- **Goal**:
The lines to return are those from the one containing "Continue the OpenSCAD" down to the one containing "return (*linear, 1.0)", inclusive; return them exactly and nothing else.

Entries with model source code:
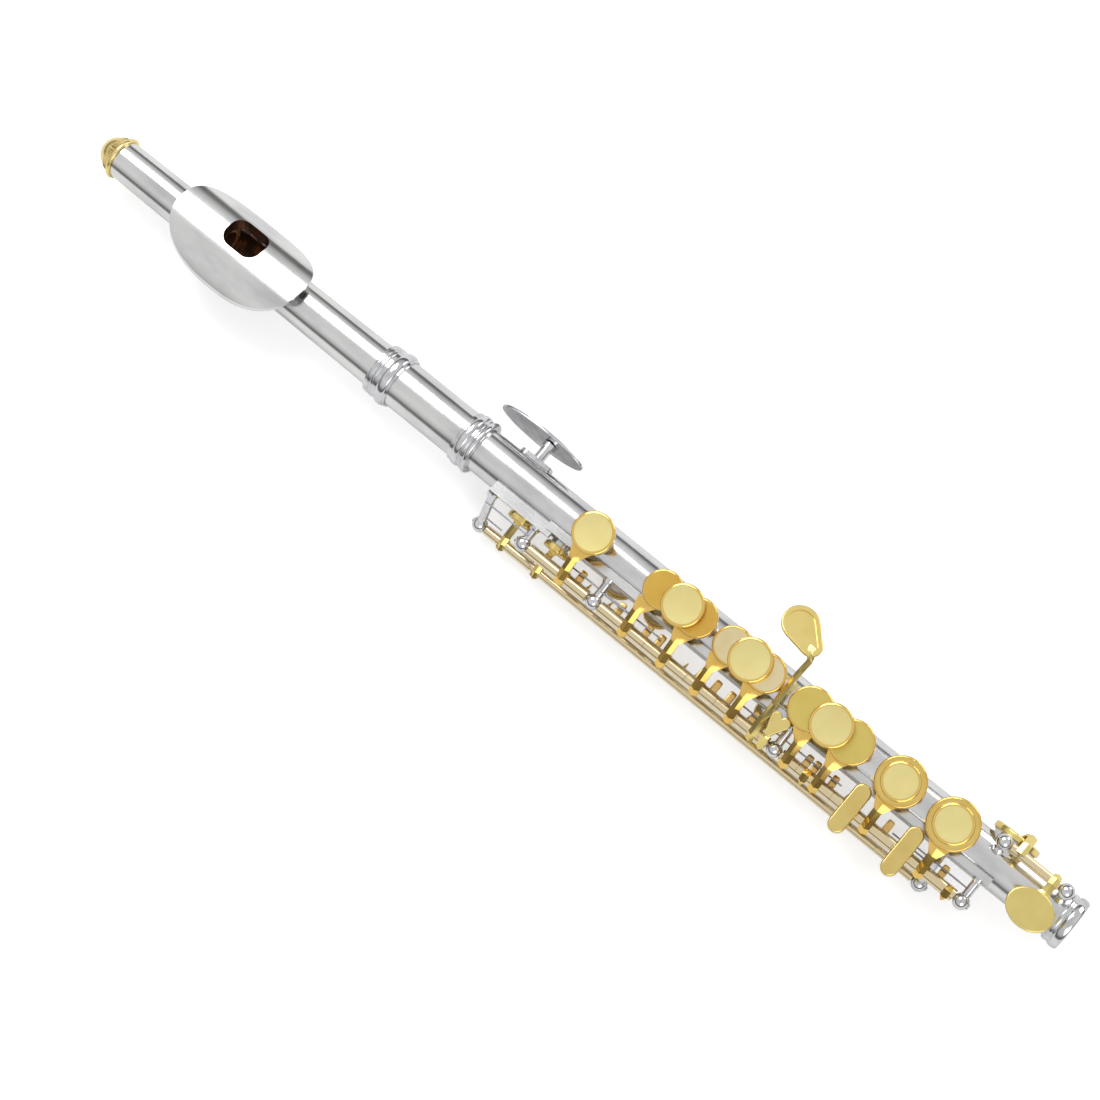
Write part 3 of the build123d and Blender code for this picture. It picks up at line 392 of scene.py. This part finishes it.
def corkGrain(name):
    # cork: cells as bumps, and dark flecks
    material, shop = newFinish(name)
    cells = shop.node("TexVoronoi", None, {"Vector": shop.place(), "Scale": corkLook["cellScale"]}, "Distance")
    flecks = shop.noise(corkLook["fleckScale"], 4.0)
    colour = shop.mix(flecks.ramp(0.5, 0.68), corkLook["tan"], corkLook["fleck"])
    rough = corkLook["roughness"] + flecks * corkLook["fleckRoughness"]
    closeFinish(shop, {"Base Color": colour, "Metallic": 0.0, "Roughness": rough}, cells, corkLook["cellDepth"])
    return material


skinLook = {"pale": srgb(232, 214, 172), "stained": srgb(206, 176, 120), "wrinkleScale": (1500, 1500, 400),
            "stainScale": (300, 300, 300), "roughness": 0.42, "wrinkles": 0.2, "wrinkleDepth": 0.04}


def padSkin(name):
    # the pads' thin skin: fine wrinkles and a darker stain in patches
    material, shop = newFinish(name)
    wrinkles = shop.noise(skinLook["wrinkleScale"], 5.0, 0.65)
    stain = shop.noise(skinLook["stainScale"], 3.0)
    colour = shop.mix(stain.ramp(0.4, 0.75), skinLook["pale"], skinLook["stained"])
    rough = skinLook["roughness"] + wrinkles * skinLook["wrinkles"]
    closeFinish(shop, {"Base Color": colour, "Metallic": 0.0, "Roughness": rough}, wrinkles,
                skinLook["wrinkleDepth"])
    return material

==

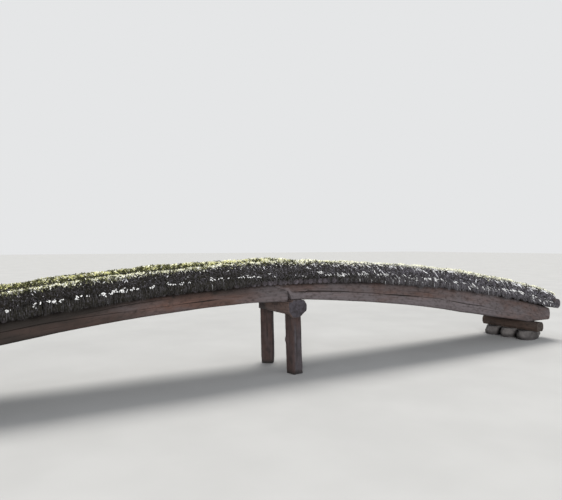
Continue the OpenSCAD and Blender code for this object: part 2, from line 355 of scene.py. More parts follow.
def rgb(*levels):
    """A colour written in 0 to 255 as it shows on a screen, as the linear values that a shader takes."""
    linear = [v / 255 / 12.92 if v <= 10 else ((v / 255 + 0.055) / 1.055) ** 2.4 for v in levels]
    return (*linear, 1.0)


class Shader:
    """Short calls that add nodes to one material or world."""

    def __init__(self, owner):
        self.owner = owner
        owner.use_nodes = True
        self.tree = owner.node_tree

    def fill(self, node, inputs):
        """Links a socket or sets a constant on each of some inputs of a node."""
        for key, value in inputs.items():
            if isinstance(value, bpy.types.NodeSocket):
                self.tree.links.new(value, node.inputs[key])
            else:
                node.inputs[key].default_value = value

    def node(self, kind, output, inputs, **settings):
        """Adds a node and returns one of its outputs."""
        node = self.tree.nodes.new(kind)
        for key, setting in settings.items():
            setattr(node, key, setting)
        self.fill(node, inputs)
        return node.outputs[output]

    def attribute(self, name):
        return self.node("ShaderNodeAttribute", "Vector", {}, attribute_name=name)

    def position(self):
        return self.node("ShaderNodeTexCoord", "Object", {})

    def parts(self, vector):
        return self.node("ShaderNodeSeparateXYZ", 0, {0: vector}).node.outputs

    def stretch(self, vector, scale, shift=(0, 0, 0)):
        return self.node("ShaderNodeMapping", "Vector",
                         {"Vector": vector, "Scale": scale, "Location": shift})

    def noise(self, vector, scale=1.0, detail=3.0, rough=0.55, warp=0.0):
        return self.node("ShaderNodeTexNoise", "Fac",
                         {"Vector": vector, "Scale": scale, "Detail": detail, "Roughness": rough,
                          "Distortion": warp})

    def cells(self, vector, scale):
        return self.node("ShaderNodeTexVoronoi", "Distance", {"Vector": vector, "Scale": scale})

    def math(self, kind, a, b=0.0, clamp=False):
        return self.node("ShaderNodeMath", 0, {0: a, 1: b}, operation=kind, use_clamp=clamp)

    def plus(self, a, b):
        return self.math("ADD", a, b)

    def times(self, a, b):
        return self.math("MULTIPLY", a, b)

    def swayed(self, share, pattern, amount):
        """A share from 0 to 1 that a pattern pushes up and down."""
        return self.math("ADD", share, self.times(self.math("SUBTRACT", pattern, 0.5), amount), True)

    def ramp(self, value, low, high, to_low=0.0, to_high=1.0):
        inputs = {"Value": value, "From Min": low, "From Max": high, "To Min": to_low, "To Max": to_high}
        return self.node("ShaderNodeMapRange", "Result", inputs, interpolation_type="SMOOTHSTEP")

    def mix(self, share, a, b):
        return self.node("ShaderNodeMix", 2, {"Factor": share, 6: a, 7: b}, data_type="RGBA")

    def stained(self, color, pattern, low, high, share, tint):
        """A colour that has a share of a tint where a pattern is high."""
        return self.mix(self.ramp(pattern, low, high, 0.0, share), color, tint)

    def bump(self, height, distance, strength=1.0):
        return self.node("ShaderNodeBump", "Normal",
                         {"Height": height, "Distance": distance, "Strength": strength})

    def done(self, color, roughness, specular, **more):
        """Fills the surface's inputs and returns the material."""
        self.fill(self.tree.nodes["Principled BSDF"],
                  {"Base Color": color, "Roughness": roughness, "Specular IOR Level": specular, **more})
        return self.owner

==

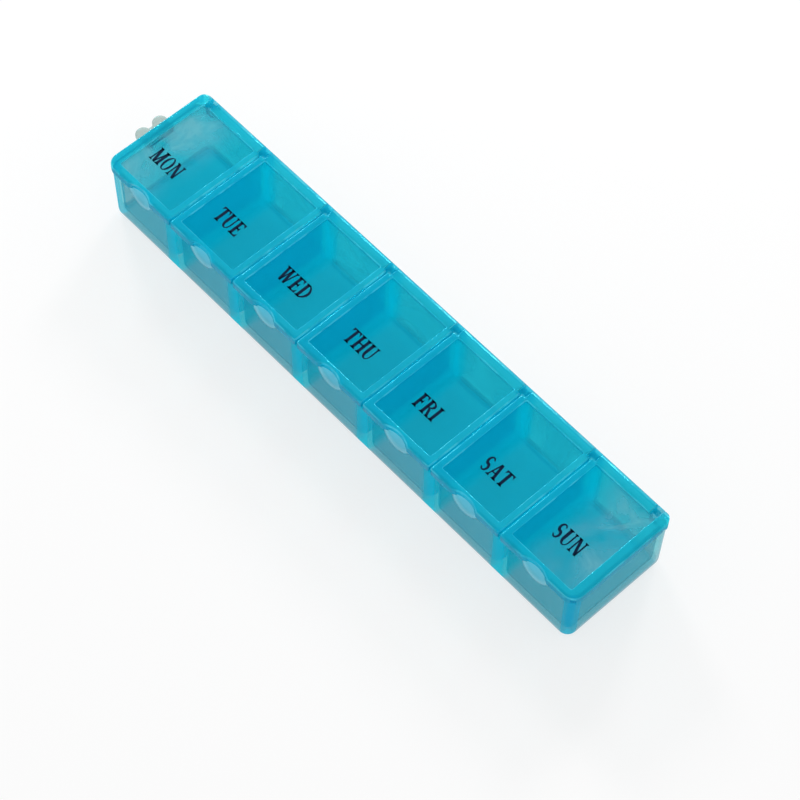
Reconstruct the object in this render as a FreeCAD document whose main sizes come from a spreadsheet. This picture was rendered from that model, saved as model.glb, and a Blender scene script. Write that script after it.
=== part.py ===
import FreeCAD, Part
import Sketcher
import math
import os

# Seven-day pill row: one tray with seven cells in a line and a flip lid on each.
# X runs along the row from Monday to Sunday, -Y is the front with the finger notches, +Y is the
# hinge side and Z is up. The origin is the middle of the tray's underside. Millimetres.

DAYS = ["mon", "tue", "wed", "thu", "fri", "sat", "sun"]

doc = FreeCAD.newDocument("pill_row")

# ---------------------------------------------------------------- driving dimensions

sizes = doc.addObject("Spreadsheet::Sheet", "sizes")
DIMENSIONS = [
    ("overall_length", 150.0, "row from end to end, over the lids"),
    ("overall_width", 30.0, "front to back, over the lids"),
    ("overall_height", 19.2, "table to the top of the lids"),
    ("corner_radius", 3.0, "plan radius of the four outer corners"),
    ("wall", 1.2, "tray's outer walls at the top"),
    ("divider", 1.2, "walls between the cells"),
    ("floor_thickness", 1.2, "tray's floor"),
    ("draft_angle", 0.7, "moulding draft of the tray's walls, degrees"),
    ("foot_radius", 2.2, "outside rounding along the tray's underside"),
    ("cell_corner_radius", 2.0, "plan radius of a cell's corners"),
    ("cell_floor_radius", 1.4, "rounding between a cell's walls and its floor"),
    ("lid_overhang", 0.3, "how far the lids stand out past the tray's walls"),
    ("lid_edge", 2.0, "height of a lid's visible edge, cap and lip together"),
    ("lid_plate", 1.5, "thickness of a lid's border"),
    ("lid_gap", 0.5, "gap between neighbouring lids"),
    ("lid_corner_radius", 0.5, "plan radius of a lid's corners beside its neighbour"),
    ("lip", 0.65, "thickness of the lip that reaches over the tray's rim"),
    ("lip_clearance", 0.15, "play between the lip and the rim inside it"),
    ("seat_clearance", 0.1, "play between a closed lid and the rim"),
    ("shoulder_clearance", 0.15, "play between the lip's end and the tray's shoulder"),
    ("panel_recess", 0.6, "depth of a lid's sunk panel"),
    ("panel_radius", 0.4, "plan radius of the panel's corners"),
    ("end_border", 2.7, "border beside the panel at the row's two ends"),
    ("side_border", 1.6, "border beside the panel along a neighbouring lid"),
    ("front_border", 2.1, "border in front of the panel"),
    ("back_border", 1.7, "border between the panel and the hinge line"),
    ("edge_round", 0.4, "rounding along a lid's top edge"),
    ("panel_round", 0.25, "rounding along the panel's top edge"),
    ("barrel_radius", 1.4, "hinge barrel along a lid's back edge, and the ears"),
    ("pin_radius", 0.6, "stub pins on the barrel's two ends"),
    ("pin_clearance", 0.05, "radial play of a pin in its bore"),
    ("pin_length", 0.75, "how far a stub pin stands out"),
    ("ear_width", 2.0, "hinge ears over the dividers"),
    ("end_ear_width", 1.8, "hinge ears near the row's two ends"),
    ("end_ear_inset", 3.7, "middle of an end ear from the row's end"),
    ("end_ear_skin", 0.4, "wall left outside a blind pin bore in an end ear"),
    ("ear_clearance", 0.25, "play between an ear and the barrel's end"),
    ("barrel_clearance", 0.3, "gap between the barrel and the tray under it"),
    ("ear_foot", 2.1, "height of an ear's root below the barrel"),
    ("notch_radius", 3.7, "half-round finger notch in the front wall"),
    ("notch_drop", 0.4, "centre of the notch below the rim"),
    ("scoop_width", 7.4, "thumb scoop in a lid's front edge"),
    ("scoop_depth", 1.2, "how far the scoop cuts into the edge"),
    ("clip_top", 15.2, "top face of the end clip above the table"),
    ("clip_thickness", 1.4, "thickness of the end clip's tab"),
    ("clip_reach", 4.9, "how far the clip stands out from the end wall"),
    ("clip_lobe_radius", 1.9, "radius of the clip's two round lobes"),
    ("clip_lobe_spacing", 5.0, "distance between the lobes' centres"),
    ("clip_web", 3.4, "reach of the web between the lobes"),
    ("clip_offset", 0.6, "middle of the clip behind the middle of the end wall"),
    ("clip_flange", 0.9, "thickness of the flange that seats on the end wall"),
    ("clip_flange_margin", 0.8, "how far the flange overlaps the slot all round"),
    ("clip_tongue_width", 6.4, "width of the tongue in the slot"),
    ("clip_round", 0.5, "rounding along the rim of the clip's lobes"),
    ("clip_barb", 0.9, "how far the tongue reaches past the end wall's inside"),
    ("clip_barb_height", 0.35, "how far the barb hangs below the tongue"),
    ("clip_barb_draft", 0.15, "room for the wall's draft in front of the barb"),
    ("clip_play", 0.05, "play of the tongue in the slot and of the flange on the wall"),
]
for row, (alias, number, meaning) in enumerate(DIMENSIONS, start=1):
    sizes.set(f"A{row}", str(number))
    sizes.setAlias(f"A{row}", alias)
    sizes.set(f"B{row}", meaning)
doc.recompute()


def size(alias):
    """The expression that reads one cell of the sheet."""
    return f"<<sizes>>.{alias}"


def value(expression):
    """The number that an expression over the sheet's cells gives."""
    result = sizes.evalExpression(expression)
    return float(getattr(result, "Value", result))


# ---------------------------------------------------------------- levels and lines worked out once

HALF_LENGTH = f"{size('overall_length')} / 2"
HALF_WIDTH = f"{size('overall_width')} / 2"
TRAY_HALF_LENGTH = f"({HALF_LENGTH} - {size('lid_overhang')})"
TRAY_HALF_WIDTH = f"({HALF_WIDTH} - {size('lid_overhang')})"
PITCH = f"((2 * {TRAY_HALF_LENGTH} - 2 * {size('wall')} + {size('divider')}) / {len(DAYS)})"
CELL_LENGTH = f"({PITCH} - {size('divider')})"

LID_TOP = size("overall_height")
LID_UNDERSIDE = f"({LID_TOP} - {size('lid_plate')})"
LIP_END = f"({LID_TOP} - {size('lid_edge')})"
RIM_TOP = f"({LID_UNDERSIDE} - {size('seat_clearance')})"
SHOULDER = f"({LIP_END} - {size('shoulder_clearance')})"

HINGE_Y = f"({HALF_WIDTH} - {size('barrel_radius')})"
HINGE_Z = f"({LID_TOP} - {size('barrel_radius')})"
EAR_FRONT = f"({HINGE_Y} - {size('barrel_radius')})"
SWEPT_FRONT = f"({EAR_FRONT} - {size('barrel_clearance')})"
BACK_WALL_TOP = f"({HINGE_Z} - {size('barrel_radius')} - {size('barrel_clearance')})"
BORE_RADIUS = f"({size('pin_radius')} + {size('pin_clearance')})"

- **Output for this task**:
Continue the OpenSCAD and Blender code for this object: part 2, from line 355 of scene.py. More parts follow.
def rgb(*levels):
    """A colour written in 0 to 255 as it shows on a screen, as the linear values that a shader takes."""
    linear = [v / 255 / 12.92 if v <= 10 else ((v / 255 + 0.055) / 1.055) ** 2.4 for v in levels]
    return (*linear, 1.0)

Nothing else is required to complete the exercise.